As price rises pitch retailers and suppliers at loggerheads, the ability to negotiate constructively is vital, says Bridgethorne's Gina Overton.

With rising food prices having become the principal driver of ongoing inflationary pressures, and setting untold challenges for retailers and suppliers, the ability for each to negotiate with the other in a constructive, mutually beneficial way is more essential than ever.

Gina Overton, director at FMCG and retail consultancy Bridgethorne, says that all parties need to ensure that those involved in negotiations are appropriately skilled to achieve effective outcomes that bring benefit to all suppliers, retailers and shoppers.

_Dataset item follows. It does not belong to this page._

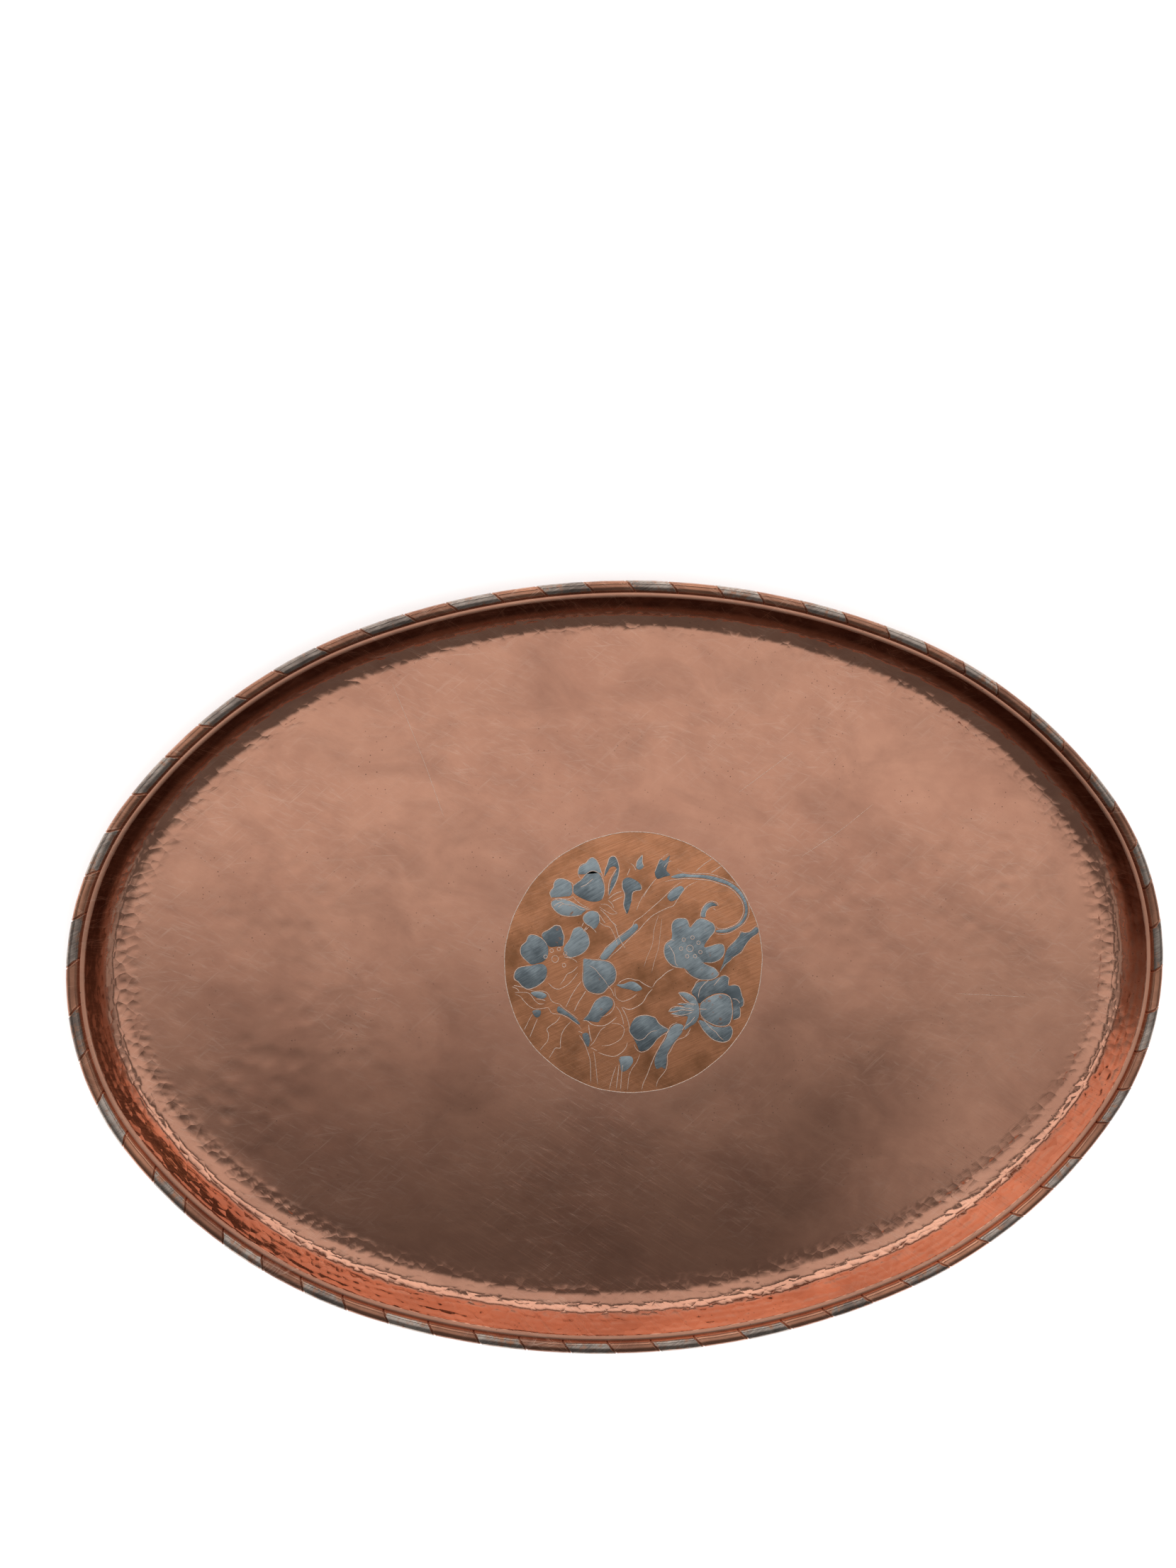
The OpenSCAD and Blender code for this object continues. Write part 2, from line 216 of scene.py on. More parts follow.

“Suppliers have found themselves faced with potential delistings, range reviews, the introduction of new fulfilment fees and the aggressive promotion of own brand products at the expense of branded equivalents," Overton explains.

“A few months ago, Kantar reported sales of the cheapest own-label products had risen 47% over the previous twelve months.”


Negotiation Challenges

Sometimes, she adds, these spats have become very public, “Earlier in the year Heinz raised its prices for the second time in less than a year, following a very public dispute with Tesco over passing increased production costs onto customers. That situation was resolved through negotiation and the full range of Heinz products returned to Tesco.

"Similarly, earlier this year Greencore CEO Dalton Phillips was quoted as saying that price negotiations with supermarkets had become 'so strained' amid soaring inflation that sometimes walking away was the only option.”

Constructive Approach

At the same time, Overton says, the ability to negotiate constructively is critical.

“There is currently a world weariness around negotiations,” she says. “Retailers and suppliers have been going through intense cost price negotiations and, undoubtedly, for the personnel involved in those, it can be exhausting. Ultimately, both parties want to build effective working partnerships, but the reality is that inflation – and now possibly deflation – is continuing to upturn that partnership applecart.


"The key is for both parties to recognise the need to collaborate and accommodate the needs of the other and, as with any negotiation, that is going to require compromise. To achieve this, you’re going to have to be well prepared, to have considered what your variables or tradeables are and, crucially, not to be afraid to step out, take a pause, reflect, and ask for a follow up meeting. Not everything may be resolved in the first meeting, and that’s okay too.

"We continue to hear stories of how work pressures and a lack of training can lead to either party placing unreasonable demands on the other. This may lead to an outcome where shoppers are impacted either through pricing, availability or ranging. In the ideal world, a more value-added approach is to navigate a road of empathy and understanding whilst continuing to build the combined agenda for the mutual benefit of all.”

Putting Anchors In Place

So, what might that involve? "It’s important that everything presented in a negotiation is evidence-based," says Overton.

"It’s essential to know what your tradeables are – those other items you may be able to put on the table at some point – as much as it is to know what your red lines are. These anchors are important as they can help you take the initiative as the negotiations get underway. Your first offer will set the tone for the rest of the negotiation and will help you try to anchor discussions in your preferred direction.


"We advise presenting multiple equivalent offers simultaneously, bearing in mind that none of them may transpire to be the final outcome. Consider also not only what you can negotiate but also what you can bring to the implementation of the ultimate agreement. If you emerge feeling like you have lost out during the talks – you can still find other wins during the implementation of the deal.”

Profitable Resolution

If you don’t find yourself in your preferred position, Overton says, focus on the best alternatives to a negotiated agreement to reach the most profitable resolution possible.

“Try to build rapport; listen as much as you speak; ask open questions that encourage discussion and search for smart trade-offs," she says. "Ultimately, though, be open minded. A successful negotiation isn’t necessarily a win for either side; it’s both parties coming out satisfied."